→ **Set task**: Reproduce precisely the lines between the start of the data below and the line with "glaze, and down the recess.", both included.
|---|
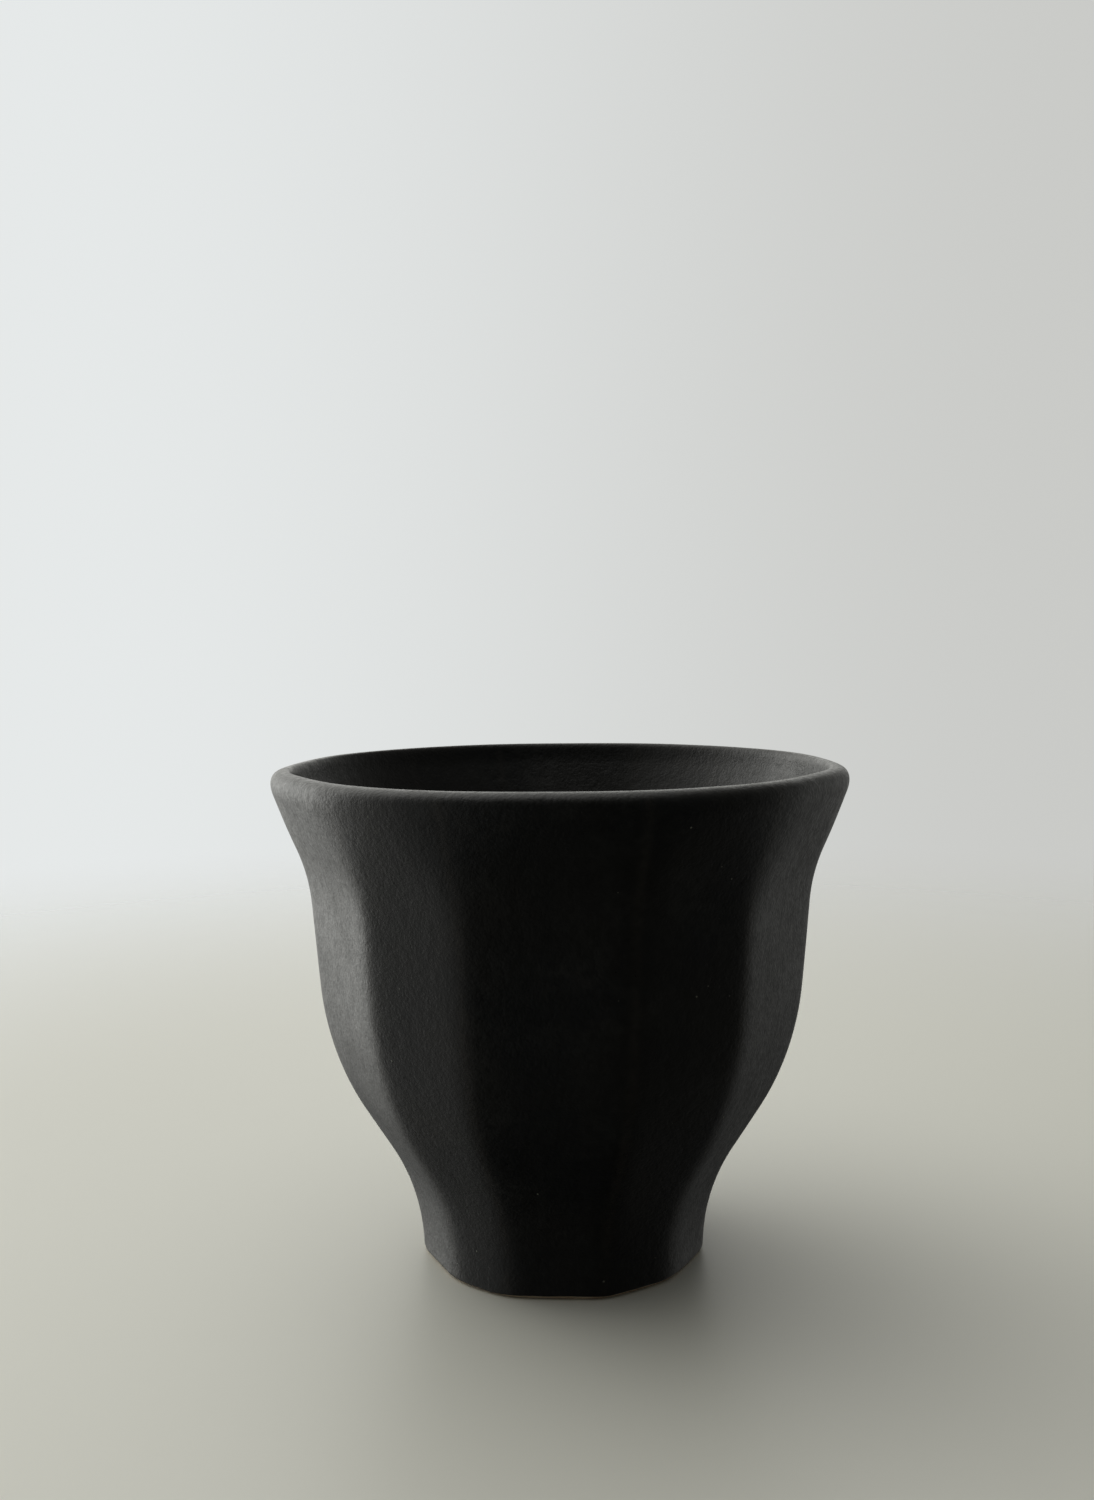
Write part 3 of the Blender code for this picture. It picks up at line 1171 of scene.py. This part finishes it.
class FootPiece(Piece):
    """A piece that also needs the foot's sizes."""

    shape = FootShape()

    def bead_rings(self, turn: np.ndarray) -> tuple[np.ndarray, np.ndarray]:
        """Rounded lower edge of the glaze: a quarter ellipse from the clay out to the skin.

        Args:
            turn: Angles, 0 on the clay and a quarter turn on the skin.

        Returns:
            Depth behind the skin, skin thickness * (1 - sin), and height, glaze line + bead
            height * (1 - cos).
        """
        depth = self.shape.glaze_skin * (1 - np.sin(turn))
        return depth, self.shape.glaze_line + self.shape.bead * (1 - np.cos(turn))


class FootClay(FootPiece):
    """Band of bare clay that the pot stands on."""

    name = "foot_clay"
    slot = Slot.CLAY

    def strips(self) -> list[Strip]:
        """Up the outer bottom edge to the glaze line, back under the glaze, and down the recess.

        Both edges are arcs, and their rings share the wiped edge's wave by the square of their
        height.
        """
        shape = self.shape
        glaze_turn = math.acos(1 - shape.glaze_line / shape.edge)
        rise = shape.edge * (1 - np.cos(np.linspace(0, glaze_turn, 9)))
        outer_edge = self.profile.faceted(
            rise,
            shape.glaze_skin + shape.edge_depth(rise),
            wave=(rise / shape.glaze_line) ** 2,
        )
        insets = np.array([shape.glaze_skin, shape.cover])
        line = np.full(2, shape.glaze_line)
        outer_top = self.profile.faceted(line, shape.edge_depth(line) + insets, wave=1.0)
        turn = np.linspace(0, math.pi / 2, 9)
        recess = shape.recess_radius
        inner_top = Section.of(
            recess + insets[::-1], shape.glaze_line, roundness=1.0, wave=1.0
        )
        fall = shape.recess_edge * (1 - np.sin(turn))
        inner_edge = Section.of(
            recess + shape.glaze_skin + shape.recess_edge * (1 - np.cos(turn)),
            fall,
            roundness=1.0,
            wave=(fall / shape.glaze_line) ** 2,
        )
        return [Strip(Section.join(outer_edge, outer_top, inner_top, inner_edge))]


class FootRing(FootPiece):
    """Glazed foot ring, with the seat of the floor slab inside it."""

    name = "foot_ring"
    node = "foot_ring"

    def strips(self) -> list[Strip]:
        """Up the outside from the glaze line, round the slab's seat, and down the recess."""
        shape = self.shape
        levels = self.levels
        profile = self.profile
        turn = np.concatenate([[-shape.bead_lead], np.linspace(0, math.pi / 2, 6)])
        depth, height = self.bead_rings(turn)
        bead = profile.faceted(height, depth + shape.edge_depth(height), wave=1.0)
        curve = np.linspace(height[-1], shape.edge, 7)[1:-1]
        heights = profile.heights(shape.edge, levels.slab_top + levels.gap / 2)[1:]
        heights = np.concatenate([curve, heights])
        fade = np.clip(1 - (heights - height[-1]) / shape.wave_reach, 0, 1) ** 2
        wall = profile.faceted(heights, shape.edge_depth(heights), wave=fade)
        seat = levels.slab_radius + levels.gap
        ledge = levels.slab_bottom - levels.gap
        hidden_top = Section.of(
            seat, np.array([levels.slab_top, ledge]), roundness=1.0
        )
        recess = shape.recess_radius
        start = ledge + levels.gap / 2
        falls = profile.heights(height[-1], start)[::-1][:-2]
        fade = np.clip(1 - (falls - height[-1]) / shape.wave_reach, 0, 1) ** 2
        recess_wall = Section.of(recess, falls, roundness=1.0, wave=fade)
        recess_bead = Section.of(
            recess + depth[::-1], height[::-1], roundness=1.0, wave=1.0
        )
        line = shape.glaze_line
        under = Section.join(
            Section.of(recess + shape.cover, line, roundness=1.0, wave=1.0),
            profile.faceted(line, shape.edge_depth(line) + shape.cover, wave=1.0),
        )
        return [
            Strip(Section.join(bead, wall), skin=True),
            Strip(hidden_top),
            Strip(Section.join(recess_wall, recess_bead), skin=True),
            Strip(under),
        ]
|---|
→ **Reply**:
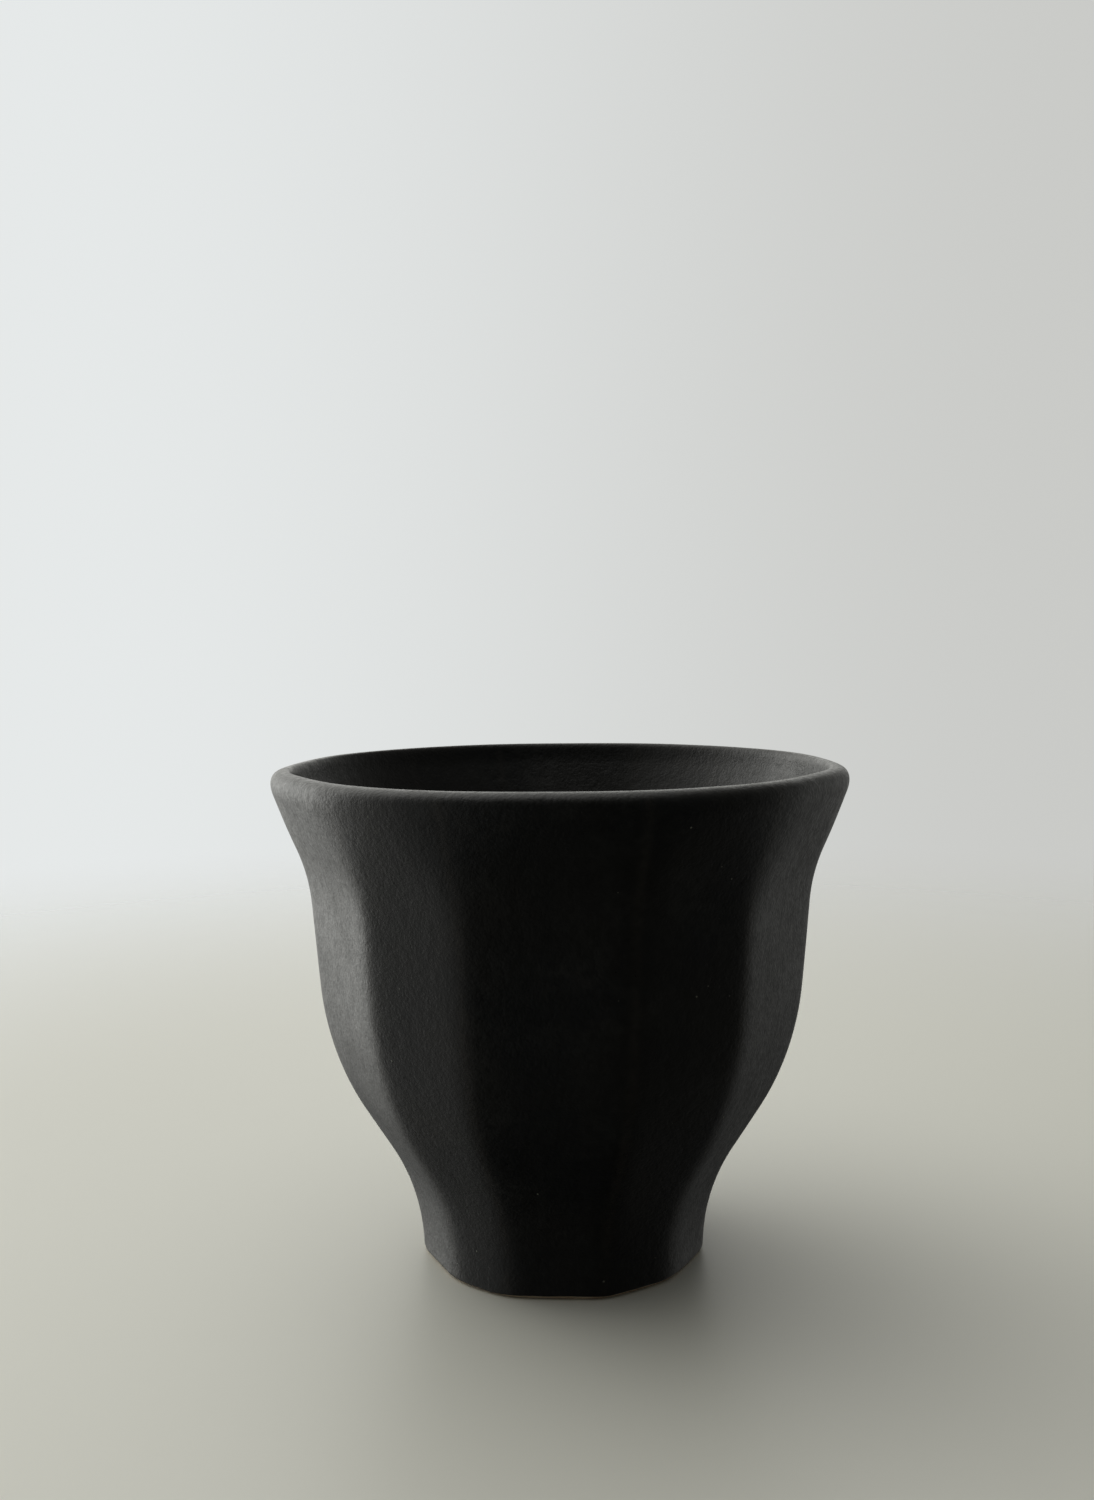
Write part 3 of the Blender code for this picture. It picks up at line 1171 of scene.py. This part finishes it.
class FootPiece(Piece):
    """A piece that also needs the foot's sizes."""

    shape = FootShape()

    def bead_rings(self, turn: np.ndarray) -> tuple[np.ndarray, np.ndarray]:
        """Rounded lower edge of the glaze: a quarter ellipse from the clay out to the skin.

        Args:
            turn: Angles, 0 on the clay and a quarter turn on the skin.

        Returns:
            Depth behind the skin, skin thickness * (1 - sin), and height, glaze line + bead
            height * (1 - cos).
        """
        depth = self.shape.glaze_skin * (1 - np.sin(turn))
        return depth, self.shape.glaze_line + self.shape.bead * (1 - np.cos(turn))


class FootClay(FootPiece):
    """Band of bare clay that the pot stands on."""

    name = "foot_clay"
    slot = Slot.CLAY

    def strips(self) -> list[Strip]:
        """Up the outer bottom edge to the glaze line, back under the glaze, and down the recess.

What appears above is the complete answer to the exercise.